The **state diagram** of Mealy state machine is shown in the following figure.

In the above figure, there are three states, namely A, B & C. These states are labelled inside the circles & each circle corresponds to one state. Transitions between these states are represented with directed lines. Here, 0 / 0, 1 / 0 & 1 / 1 denotes **input / output**. In the above figure, there are two transitions from each state based on the value of input, x.

In general, the number of states required in Mealy state machine is less than or equal to the number of states required in Moore state machine. There is an equivalent Moore state machine for each Mealy state machine.

## Moore State Machine

A Finite State Machine is said to be Moore state machine, if outputs depend only on present states.
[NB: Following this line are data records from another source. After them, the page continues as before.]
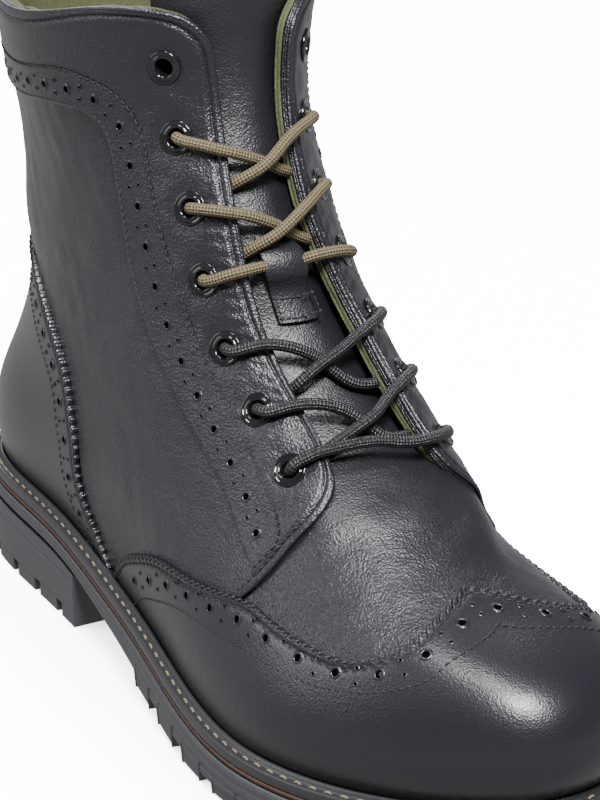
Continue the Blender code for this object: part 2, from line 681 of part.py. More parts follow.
# Lace runs as (turn, level from the upper row's eyelets, height): over the facing, and down to the tongue.
# Heights 0 lie on the tongue and 1 on the eyelets' flanges.
OVER_RUN = ((36, 0.0, 1.0), (31, -0.001, 1.0), (26, -0.003, 0.92), (21, -0.006, 0.90), (16, -0.011, 0.90),
            (9, -0.017, 0.86), (3, -0.022, 0.74), (-3, -0.027, 0.50), (-8, -0.031, 0.22), (-12, -0.035, 0.03),
            (-16.4, -0.039, 0.0))
UNDER_RUN = ((36, 0.0, 1.0), (31, -0.001, 1.0), (26, -0.003, 0.92), (21, -0.006, 0.88), (16, -0.011, 0.72),
             (9, -0.017, 0.36), (3, -0.022, 0.10), (-3, -0.027, 0.0), (-8, -0.031, 0.0), (-12, -0.035, 0.0),
             (-16.4, -0.039, 0.0))
BAR_HALF = ((36, 0.0, 1.0), (31, 0.0, 1.0), (26, 0.0, 0.92), (21, 0.0, 0.86), (16, 0.0, 0.60), (11, 0.0, 0.22),
            (7, 0.0, 0.02), (0, 0.0, 0.0))
BARE_BAR_HALF = ((36, 0.0, 1.0), (31, 0.0, 1.0), (26, 0.0, 0.92), (21, 0.0, 0.88), (14, 0.0, 0.86), (7, 0.0, 0.84),
                 (0, 0.0, 0.83))


def lace_points(run, level, side):
    """Centre line of a lace run in the boot's frame."""
    run = np.array(run, float)
    turns = np.radians(run[:, 0]) * side
    levels = level + run[:, 1]
    low = tongue_face(levels) + LACE_REST + LACE_RADIUS
    high = FLANGE_TOP + FIT_GAP + LACE_RADIUS
    return form_point(turns, levels, low + (high - low) * run[:, 2])


def cord_curve(name, points):
    """Round cord along points, closed at both ends."""
    data = bpy.data.curves.new(name, "CURVE")
    data.dimensions = "3D"
    data.bevel_depth = LACE_RADIUS
    data.bevel_resolution = 1
    data.use_fill_caps = True
    spline = data.splines.new("POLY")
    spline.points.add(len(points) - 1)
    for slot, point in zip(spline.points, points):
        slot.co = (*point, 1.0)
    return data


def cord_mesh(name, points):
    """The same cord as a closed mesh, to be joined with another."""
    source = bpy.data.objects.new(name + "_curve", cord_curve(name, points))
    CUTTERS.objects.link(source)
    graph = bpy.context.evaluated_depsgraph_get()
    data = bpy.data.meshes.new_from_object(source.evaluated_get(graph))
    bpy.data.objects.remove(source)
    mesh = bmesh.new()
    mesh.from_mesh(data)
    bmesh.ops.remove_doubles(mesh, verts=mesh.verts, dist=0.00001)
    bmesh.ops.recalc_face_normals(mesh, faces=mesh.faces)
    mesh.to_mesh(data)
    mesh.free()
    return data


def make_laces():
    """Two laces: olive on rows 2 to 4 and black on rows 5 to 7, a bar at the foot of each."""
    olive = (0.20, 0.17, 0.09, 1)
    black = (0.015, 0.015, 0.017, 1)
    for name, color, bar_row, rows, half in (("olive", olive, 4, (2, 3), BAR_HALF),
                                             ("black", black, 7, (5, 6), BARE_BAR_HALF)):
        points = lace_points(half, EYELET_LEVELS[bar_row - 1], 1)
        other = lace_points(half, EYELET_LEVELS[bar_row - 1], -1)[::-1]
        add_object(f"lace_{name}_bar", cord_curve(f"lace_{name}_bar", np.concatenate([points, other[1:]])),
                   color, 0.9)
        for row in rows:
            level = EYELET_LEVELS[row - 1]
            cross = add_object(f"lace_{name}_cross_{row}_{row + 1}",
                               cord_mesh("over_run", lace_points(OVER_RUN, level, -1)), color, 0.9)
            under = add_cutter(f"under_run_{row}", cord_mesh("under_run", lace_points(UNDER_RUN, level, 1)))
            boolean(cross, under, "UNION")


def main():
    for item in list(bpy.data.objects):
        bpy.data.objects.remove(item)
    bpy.context.scene.collection.children.link(PIECES)
    bpy.context.scene.collection.children.link(CUTTERS)
    throat = throat_cutter()
    holes = eyelet_hole_cutter()
    make_upper(throat, holes)
    make_overlays(holes)
    make_tongue()
    make_insole()
    make_welt_and_midsole()
    make_outsole()
    make_heel()
    make_eyelets()
    make_laces()


main()
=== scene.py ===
# Brogue boot, right foot: looks, floor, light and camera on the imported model.
# Metres, +X to the toe, +Y to the inner side of the foot, +Z up, origin on the floor under the middle.
# A turn is an angle round the foot from the toe by the outer side; a level is a share of the way from
# the feather line, where the upper meets the welt, to the collar.

import math

import bpy
import numpy as np
from mathutils import Matrix, Vector


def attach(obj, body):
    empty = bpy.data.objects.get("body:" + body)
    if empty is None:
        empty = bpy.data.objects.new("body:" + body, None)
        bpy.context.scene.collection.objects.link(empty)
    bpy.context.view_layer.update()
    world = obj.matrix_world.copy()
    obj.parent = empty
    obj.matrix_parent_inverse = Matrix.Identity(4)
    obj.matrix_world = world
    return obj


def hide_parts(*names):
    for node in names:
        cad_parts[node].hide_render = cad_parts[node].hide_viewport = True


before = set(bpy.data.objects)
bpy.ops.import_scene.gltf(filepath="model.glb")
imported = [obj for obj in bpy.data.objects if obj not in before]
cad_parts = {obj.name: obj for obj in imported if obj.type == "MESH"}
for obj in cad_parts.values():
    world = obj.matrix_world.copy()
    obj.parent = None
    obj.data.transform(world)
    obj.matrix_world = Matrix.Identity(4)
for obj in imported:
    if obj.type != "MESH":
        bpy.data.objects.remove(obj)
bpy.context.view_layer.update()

# Camera: angle to the boot, distance and the point it looks at
CAMERA_AZIMUTH = math.radians(60.65)
CAMERA_ELEVATION = math.radians(22.34)
CAMERA_ROLL = math.radians(-0.18)
CAMERA_DISTANCE = 0.9785
CAMERA_TARGET = Vector((0.00646, 0.00459, 0.0890))
CAMERA_LENS = 151.0
SENSOR = 36.0

# Last and shaft
LAST_LENGTH = 0.300
BALL_WIDTH = 0.096
SHAFT_RISE = 0.1733

# Leather, and the gap that touching pieces keep
FIT_GAP = 0.0003
WALL = 0.0025
OVERLAY = 0.0012
OVERLAY_HIGH = FIT_GAP + OVERLAY
ON_OVERLAY = OVERLAY_HIGH + 0.0001
TONGUE_THICKNESS = 0.0020
TONGUE_SLACK = 0.0012

# Sole, from the floor up
HEEL_HEIGHT = 0.0205
HEEL_LENGTH = 0.0975
LUG_DEPTH = 0.0032
TOE_SPRING = 0.0081
STRIP_FORE = 0.0092
STRIP_HEEL = 0.0054
MIDSOLE_THICKNESS = 0.0012
WELT_THICKNESS = 0.0036
WELT_MARGIN = 0.0060

# Tread
LUG_LENGTH = 0.0130
LUG_GAP = 0.0075
LUG_REACH = 0.0190
NOTCH_WIDTH = 0.0042
NOTCH_HEIGHT = 0.0045
NOTCH_DEPTH = 0.0100
NOTCH_PITCH = 0.0170
NOTCHES = 5
FIRST_NOTCH = 0.0115

# Laces and the loop
LACE_RADIUS = 0.0017
LOOP_THICKNESS = 0.0012

# Sections of the form from the feather line to the collar. X as shares of LAST_LENGTH from the heel,
# rises as shares of SHAFT_RISE, half widths at 30 to 150 degrees from the toe as shares of BALL_WIDTH.
SECTION_COLUMNS = (
    "back_x", "back_rise", "front_x", "front_rise", "toe_bias",
    "outer_30", "outer_60", "outer_90", "outer_120", "outer_150",
    "inner_30", "inner_60", "inner_90", "inner_120", "inner_150",
)
SECTIONS = (
    (-0.010, 0.000, 0.962, 0.000, 0.068, 0.307, 0.516, 0.432, 0.365, 0.307, 0.344, 0.464, 0.326, 0.292, 0.261),
    (-0.012, 0.077, 0.983, 0.072, 0.062, 0.312, 0.514, 0.448, 0.389, 0.328, 0.354, 0.486, 0.375, 0.344, 0.302),
    (0.002, 0.161, 0.956, 0.172, 0.052, 0.260, 0.438, 0.438, 0.399, 0.324, 0.318, 0.423, 0.394, 0.365, 0.302),
    (0.022, 0.248, 0.860, 0.228, 0.019, 0.231, 0.383, 0.415, 0.389, 0.281, 0.224, 0.367, 0.393, 0.375, 0.292),
    (0.044, 0.346, 0.763, 0.294, 0.019, 0.220, 0.352, 0.403, 0.375, 0.246, 0.240, 0.355, 0.390, 0.385, 0.292),
    (0.057, 0.434, 0.659, 0.398, 0.012, 0.206, 0.344, 0.393, 0.362, 0.234, 0.198, 0.323, 0.385, 0.384, 0.283),
    (0.057, 0.522, 0.563, 0.532, -0.008, 0.215, 0.336, 0.381, 0.360, 0.240, 0.177, 0.318, 0.386, 0.374, 0.261),
    (0.050, 0.643, 0.509, 0.700, -0.042, 0.190, 0.328, 0.393, 0.350, 0.231, 0.166, 0.316, 0.392, 0.362, 0.240),
    (0.034, 0.792, 0.460, 0.860, -0.024, 0.188, 0.357, 0.422, 0.365, 0.238, 0.167, 0.318, 0.422, 0.382, 0.250),
    (0.022, 1.003, 0.449, 1.032, -0.014, 0.225, 0.385, 0.453, 0.404, 0.254, 0.208, 0.375, 0.454, 0.416, 0.260),
)

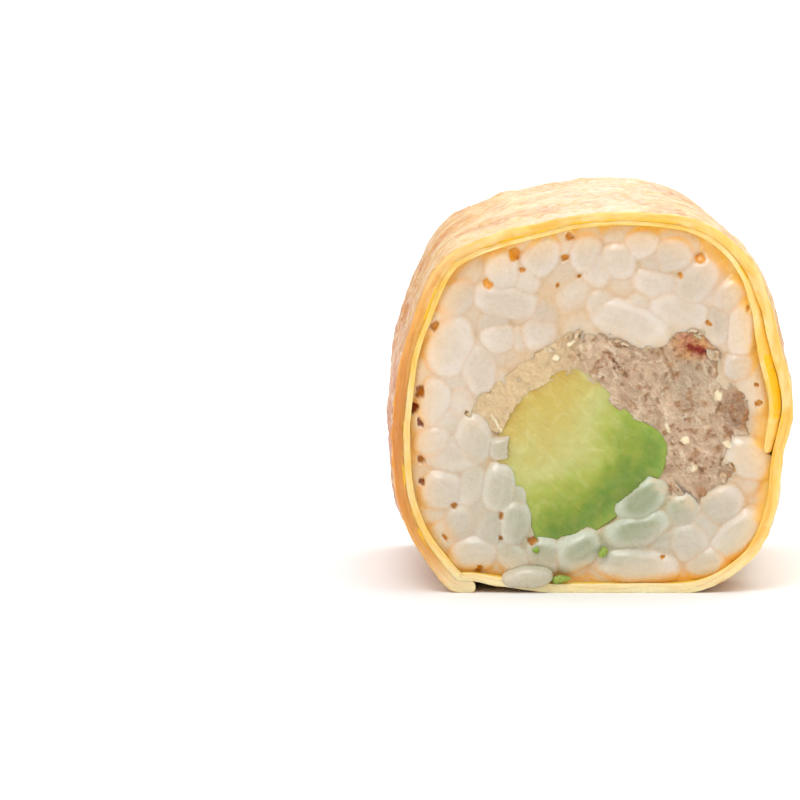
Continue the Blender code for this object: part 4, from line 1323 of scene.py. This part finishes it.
def tuna_look(spots, outline, outer, inner, seed, marked):
    """The height of the tuna at each place of one cut, and what its material needs to know there."""
    lumps = flake_lumps(outer, inner, seed)
    moved = warped(spots, 1.2, 0.3, seed)
    look = pressed(moved, lumps, TUNA_BED, FLAKE_DROP, FLAKE_FLAT)
    deep = in_space(spots)
    along, aside = own_place(moved, lumps, look.owner)
    pale = smooth_step(spots[:, 0], 0.5, -4.0)
    fibres = np.column_stack([along * 0.25, aside, look.owner * 5.0])
    flakes = look.height + PALE_FLAT * pale * (TUNA_TOP - look.height)
    height = flakes + 0.3 * uneven(deep, 3.0, seed=62) + (0.16 - 0.06 * pale) * uneven(deep, 1.1, seed=63)
    height += 0.06 * uneven(fibres, 0.4, seed=64, octaves=2)
    height -= 0.9 * smooth_step(-room_inside(warped(spots, 0.8, 0.5, seed + 4), outline)[0], 0.1, 0.7)
    small_pits = (1 - 0.85 * pale) * smooth_step(uneven(deep, 0.6, seed=66, octaves=2), 0.32, 0.52)
    from_outer = np.linalg.norm(spots[:, None] - outer[::3], axis=2).min(1)
    border = (1 - pale) * smooth_step(from_outer, 1.4, 0.9)
    border = border * smooth_step(uneven(deep, 1.0, seed=67), -0.2, 0.4)
    height -= 0.16 * small_pits
    rise, marks = tuna_marks(spots, seed)
    marks = {label: mask * marked for label, mask in marks.items()}
    # Pits, folds, small pits and the border by the rice, which the material paints dark as shade.
    gap = np.max([marks.pop("pits"), 0.5 * small_pits, 0.6 * border], axis=0)
    plain = 1 - marks["white"]
    return height + rise * marked, {
        **marks, "tone": lumps.tones[look.owner], "seam": look.seam * plain, "gap": gap * plain, "pale": pale,
        "grain_place": np.column_stack([along, aside, look.owner * 5.0]) * MM}


def build_tuna(outer, inner, material):
    """The flaked tuna, from cut to cut, with its flakes in relief at the cuts."""
    ring = np.concatenate([outer, inner[::-1]])
    run = np.arange(len(ring))
    overlap = np.where(run < len(outer), TUNA_OVERLAP, AVOCADO_OVERLAP)
    from_end = np.minimum(np.minimum(run, abs(run - len(outer) + 0.5)), len(ring) - 1 - run)
    wide = grown(ring, (overlap * smooth_step(from_end, 0.0, 6.0))[:, None])
    near, far = evenly(wide[: len(outer)], 320), evenly(wide[len(outer):][::-1], 320)

    def look_at(spots, facing):
        return tuna_look(spots, ring, near, far, TUNA_SEEDS[facing > 0], marked=float(facing < 0))

    return relief_piece("flaked_tuna", near, far, 64, False, look_at, material)[0]


def build_crumbs(outer, material):
    """Crumbs of tuna that the knife dragged onto the rice at both cuts."""
    draw = np.random.default_rng(CRUMB_SEED)
    shape = grain_shape("crumb", 14, 10)
    spots = evenly(outer, 200)[draw.integers(4, 190, CRUMBS)] + draw.normal(0, 0.32, (CRUMBS, 2))
    inward = HOLLOW_MIDDLE - spots
    spots += 0.3 * inward / np.linalg.norm(inward, axis=1, keepdims=True)
    facing = np.where(np.arange(CRUMBS) % 3, -1.0, 1.0)
    out = facing * (ROLL_LENGTH / 2 - draw.uniform(0.6, 0.85, CRUMBS))
    ways = np.radians(FLAKE_TURN + draw.normal(0, 50, CRUMBS))
    turns = np.array([stance((math.cos(way), 0.1, math.sin(way)), way) for way in ways])
    length = draw.uniform(0.4, 1.0, CRUMBS)
    sizes = np.stack([length, length * draw.uniform(0.35, 0.7, CRUMBS), np.full(CRUMBS, 0.4)], axis=1)
    places = np.stack([spots[:, 0], out, spots[:, 1]], axis=1)
    crumbs = scattered("tuna_crumbs", shape, material, places, turns, sizes,
                       tone=draw.uniform(0, 1, CRUMBS), pale=draw.uniform(0.0, 0.5, CRUMBS))
    points = roughened(crumbs.data, 0.2, 0.6, seed=37)
    for label in ("seam", "gap", "white", "brown", "rolled", "red", "grey"):
        keep_values(crumbs.data, label, np.zeros(len(points)))
    keep_values(crumbs.data, "grain_place", points * MM)
    return crumbs


def build_floor(material):
    work = bmesh.new()
    bmesh.ops.create_grid(work, x_segments=1, y_segments=1, size=3.0)
    mesh = bpy.data.meshes.new("floor")
    work.to_mesh(mesh)
    work.free()
    floor = new_object("floor", mesh, material)


def add_light(name, place, watts, size):
    """A soft square lamp that faces the slice."""
    light = bpy.data.lights.new(name, "AREA")
    light.energy = watts
    light.size = size
    lamp = new_object(name, light)
    lamp.location = place
    lamp.rotation_euler = (Vector(place) - Vector(LAMP_AIM)).to_track_quat("Z", "Y").to_euler()


def build_sky():
    """An even light from straight above that keeps the floor white as far as it goes."""
    sky = bpy.data.lights.new("sky", "SUN")
    sky.energy = SKY_STRENGTH
    sky.angle = math.radians(90)
    new_object("sky", sky)


def build_lights():
    world = bpy.data.worlds.new("studio")
    world.use_nodes = True
    background = world.node_tree.nodes["Background"]
    background.inputs["Color"].default_value = (1, 1, 1, 1)
    background.inputs["Strength"].default_value = STUDIO_STRENGTH
    bpy.context.scene.world = world
    for lamp in LAMPS:
        add_light(*lamp)


def build_camera():
    camera = bpy.data.cameras.new("camera")
    camera.sensor_width = SENSOR_WIDTH
    camera.lens = SENSOR_WIDTH * CAMERA_DISTANCE / FRAME_WIDTH
    camera.clip_start = 0.01
    eye = new_object("camera", camera)
    tilt = math.radians(CAMERA_ELEVATION)
    back = Vector((0, -math.cos(tilt), math.sin(tilt)))
    eye.location = Vector(CAMERA_AIM) + CAMERA_DISTANCE * back
    eye.rotation_euler = (math.radians(90) - tilt, 0, 0)
    bpy.context.scene.camera = eye


SCATTER = scatter_tree()


def main():
    bpy.context.scene.view_settings.view_transform = "Standard"
    build_camera()
    build_lights()
    build_sky()
    build_floor(floor_material())

    wall = rice_wall(WALL_SPANS)
    avocado_cut = smooth_outline(AVOCADO_CORNERS, 8)
    outer, inner = tuna_sides(avocado_cut, -0.3)
    tuna_cut = np.concatenate([outer, inner[::-1]])
    on_outer = np.arange(len(tuna_cut)) < len(outer)
    covered = RICE_ONTO_TUNA * smooth_step(tuna_cut[:, 0], 2.0, -3.0) * on_outer
    fillings = [smooth_outline(AVOCADO_CORNERS, 3), grown(tuna_cut, -covered[:, None])]
    rice, fish = rice_material(), tuna_material()
    flesh = avocado_material()
    pieces = (
        (build_egg(egg_material()), "egg_sheet", "egg"),
        (build_rice(rice, wall, fillings, avocado_cut), "rice", "rice"),
        (build_loose_grains(rice, wall, fillings, avocado_cut), "rice", "rice"),
        (build_avocado(avocado_cut, flesh), "avocado", "avocado"),
        (build_scraps(flesh), "avocado", "avocado"),
        (build_tuna(outer, inner, fish), "tuna", "tuna"),
        (build_crumbs(outer, fish), "tuna", "tuna"),
    )
    for piece, node, slot in pieces:
        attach(piece, "root")
        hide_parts(node)


main()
The **block diagram** of Moore state machine is shown in the following figure.

As shown in figure, there are two parts present in Moore state machine. Those are combinational logic and memory. In this case, the present inputs and present states determine the next states. So, based on next states, Moore state machine produces the outputs. Therefore, the outputs will be valid only after transition of the state.

The **state diagram** of Moore state machine is shown in the following figure.

In the above figure, there are four states, namely A, B, C & D. These states and the respective outputs are labelled inside the circles. Here, only the input value is labeled on each transition. In the above figure, there are two transitions from each state based on the value of input, x.

In general, the number of states required in Moore state machine is more than or equal to the number of states required in Mealy state machine. There is an equivalent Mealy state machine for each Moore state machine. So, based on the requirement we can use one of them.